Additionally, all of the following conditions must be satisfied, or the program contains a semantic error.

The second dcl in the sequence directly derived from main must derive a type that derives INT.
The expr in the sequence directly derived from procedure must have type int.
The expr in the sequence directly derived from main must have type int.
When statement derives lvalue BECOMES expr SEMI, the derived lvalue and the derived expr must have the same type.
When statement derives PRINTLN LPAREN expr RPAREN SEMI, the derived expr must have type int.
When statement derives PUTCHAR LPAREN expr RPAREN SEMI, the derived expr must have type int.
When statement derives DELETE LBRACK RBRACK expr SEMI, the derived expr must have type int*.
Whenever test directly derives a sequence containing two exprs, they must both have the same type.
When dcls derives dcls dcl BECOMES NUM SEMI, the derived dcl must derive a sequence containing a type that derives INT.
When dcls derives dcls dcl BECOMES NULL SEMI, the derived dcl must derive a sequence containing a type that derives INT STAR.

Behaviour

Any WLP4 program that obeys the lexical, context-free, and context-sensitive syntax rules above is a also a valid C++ program fragment. The behaviour of the WLP4 program is generally expected to be the same as the C++ program formed by inserting the WLP4 program at the indicated location in one of the following C++ program shells:

When the first dcl in the sequence directly derived from procedure derives a type that derives INT, the WLP4 program is inserted into the following shell:

int wain(int, int);
void println(int);
int putchar(int);
int getchar(void);

// === Insert WLP4 Program Here ===

#include <stdlib.h>
#include <stdio.h>
int main(int argc, char** argv) {
  int a,b,c;
  printf("Enter first integer: ");
  scanf("%d", &a);
  printf("Enter second integer: ");
  scanf("%d", &b);
  c = wain(a,b);
  printf("wain returned %d\n", c);
  return 0;
}
void println(int x){
   printf("%d\n",x);
}

When the first dcl in the sequence directly derived from procedure derives a type that derives INT STAR, the WLP4 program is inserted into the following shell:

int wain(int*, int);
void println(int);
int putchar(int);
int getchar(void);

// === Insert WLP4 Program Here ===

#include <stdlib.h>
#include <stdio.h>
int main(int argc, char** argv) {
  int l, c;
  int* a;
  printf("Enter length of array: ");
  scanf("%d", &l);
  a = (int*) malloc(l*sizeof(int));
  for(int i = 0; i < l; i++) {
    printf("Enter value of array element %d: ", i);
    scanf("%d", a+i);
  }
  c = wain(a,l);
  printf("wain returned %d\n", c);
  return 0;
}
void println(int x){
   printf("%d\n",x);
}

Note that putchar and getchar are provided by the C standard library, and their behaviour is as described by C.

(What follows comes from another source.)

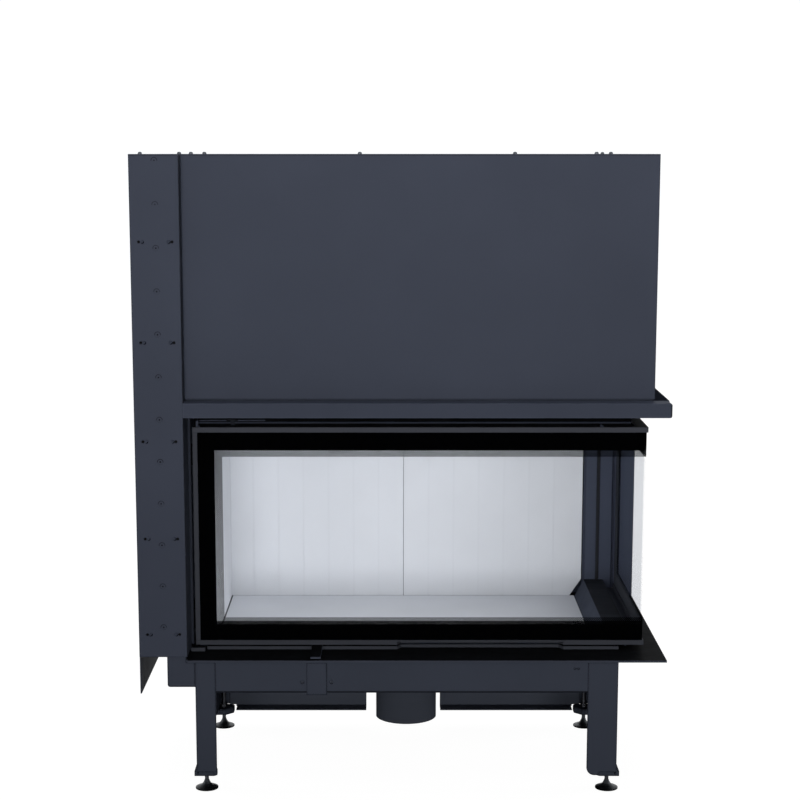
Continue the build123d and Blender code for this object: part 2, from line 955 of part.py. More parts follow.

There are some situations where the expected behaviour of a WLP4 program may differ from that of the C++ program shells above:

Failed allocation with new. In C++, this throws an exception. Since WLP4 does not have exceptions, a failed allocation in WLP4 returns NULL.
Dereferencing a NULL pointer. In C++ this usually crashes the program, but technically the behaviour is undefined, so anything can happen. In WLP4 we require a NULL dereference to crash the program.
Pointer arithmetic expressions that fall outside the bounds of the relevant array, e.g., array+241 where the array has fewer than 241 elements. This is undefined behaviour in C++, but it is allowed in WLP4, because it is used by Marmoset to test your implementation of pointer comparisons. The expected behaviour in WLP4 is that the result is the same as other (non-out-of-bounds) pointer arithmetic expressions. However, dereferencing an out-of-bounds pointer is undefined behaviour in both C++ and WLP4.
Other behaviour which is undefined in C++ is generally also considered to be undefined in WLP4. A WLP4 program compiled with wlp4c that contains undefined behaviour may behave differently from the C++ program shells.